Hattie’s way of coping has been to run away.  Because she couldn’t deal with Min’s illness, she “moved to Paris, fled Min’s dark planet for the City of Lights” (8).  The road trip is just another way to escape:  “Anyway I didn’t want to be here.  I didn’t know how to talk to the kids.  I loved them, but I didn’t want to live with my sister” (27).  Logan has more sense of responsibility than she does; he feels an obligation to look after his mother and sister.  At one point he asks, “But who would just do that . . . Like, just leave.  You know?  Like, just disappear” (127).  Hattie’s decision at the end does suggest a change.

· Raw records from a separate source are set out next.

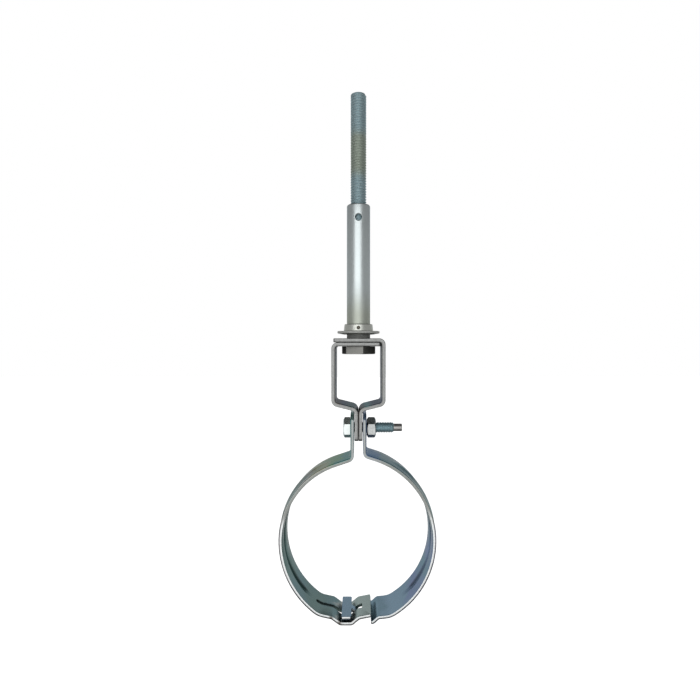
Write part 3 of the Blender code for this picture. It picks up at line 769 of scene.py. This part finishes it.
def make_piece(name, bm, body, node, materials):
    """Makes a bmesh a piece that rides on its body and stands for its node."""
    mesh = bpy.data.meshes.new(name)
    bm.to_mesh(mesh)
    bm.free()
    mesh.shade_smooth()
    mesh.set_sharp_from_angle(angle=SHARP)
    for material in materials:
        mesh.materials.append(material)
    piece = bpy.data.objects.new(name, mesh)
    bpy.context.scene.collection.objects.link(piece)
    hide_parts(node)
    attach(piece, body)
    return piece


def arc(centre, radius, start, sweep, step):
    """Gives the points of an arc, both ends included."""
    count = max(2, math.ceil(abs(sweep) / step))
    angles = [start + sweep * index / count for index in range(count + 1)]
    return [(centre[0] + radius * math.cos(a), centre[1] + radius * math.sin(a)) for a in angles]


def fillet(back, corner, ahead, radius):
    """Gives the centre, the start angle and the sweep of the arc that rounds a corner."""
    corner = Vector(corner)
    one = (Vector(back) - corner).normalized()
    two = (Vector(ahead) - corner).normalized()
    half = one.angle(two) / 2
    centre = corner + (one + two).normalized() * radius / math.sin(half)
    first = corner + one * radius / math.tan(half) - centre
    last = corner + two * radius / math.tan(half) - centre
    start = math.atan2(first.y, first.x)
    sweep = math.remainder(math.atan2(last.y, last.x) - start, math.tau)
    return centre, start, sweep


def outline(corners, step=OUTLINE_STEP):
    """Rounds the (x, y, radius) corners of an outline."""
    points = []
    for index, (x, y, radius) in enumerate(corners):
        if radius:
            after = corners[(index + 1) % len(corners)]
            centre, start, sweep = fillet(corners[index - 1][:2], (x, y), after[:2], radius)
            points += arc(centre, radius, start, sweep, step)
        else:
            points.append((x, y))
    return points


def whole(bm):
    """Gives all of a bmesh's vertices, edges and faces."""
    return bm.verts[:] + bm.edges[:] + bm.faces[:]


def lift(bm, made, distance):
    """Moves the vertices among newly made geometry along Z."""
    fresh = [item for item in made if isinstance(item, bmesh.types.BMVert)]
    bmesh.ops.translate(bm, verts=fresh, vec=(0, 0, distance))


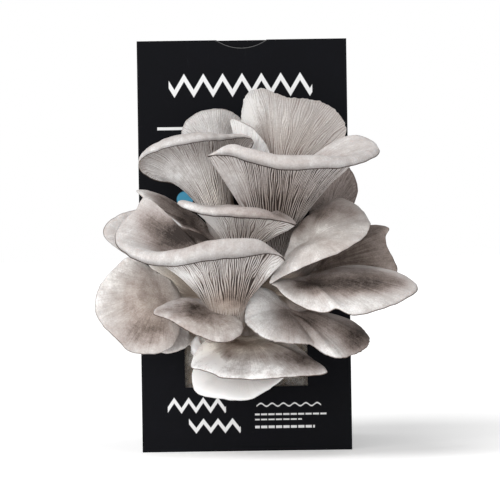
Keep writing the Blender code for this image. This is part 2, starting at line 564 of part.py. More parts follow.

A central question in the novel is how to help someone who only wants to be helped to die.  Several characters suggest that love is the answer:  “we were always meant to be moving in a love direction, always” (205).  Logan suggests an answer when he discusses how he shoots hoops, always believing the ball will go into the basket, even after several have not:  “I’m always sure the next one will go in” (242). 

This book is not Toews’ best.  The plot is predictable and the humour often seems contrived.  Some suspension of disbelief is required because some of the characters are unrealistic.  The ending also seems too convenient.  Nonetheless, it is worth reading.  I think it foreshadows All My Puny Sorrows which also addresses mental illness and was written after the suicide of Toews’ only sibling.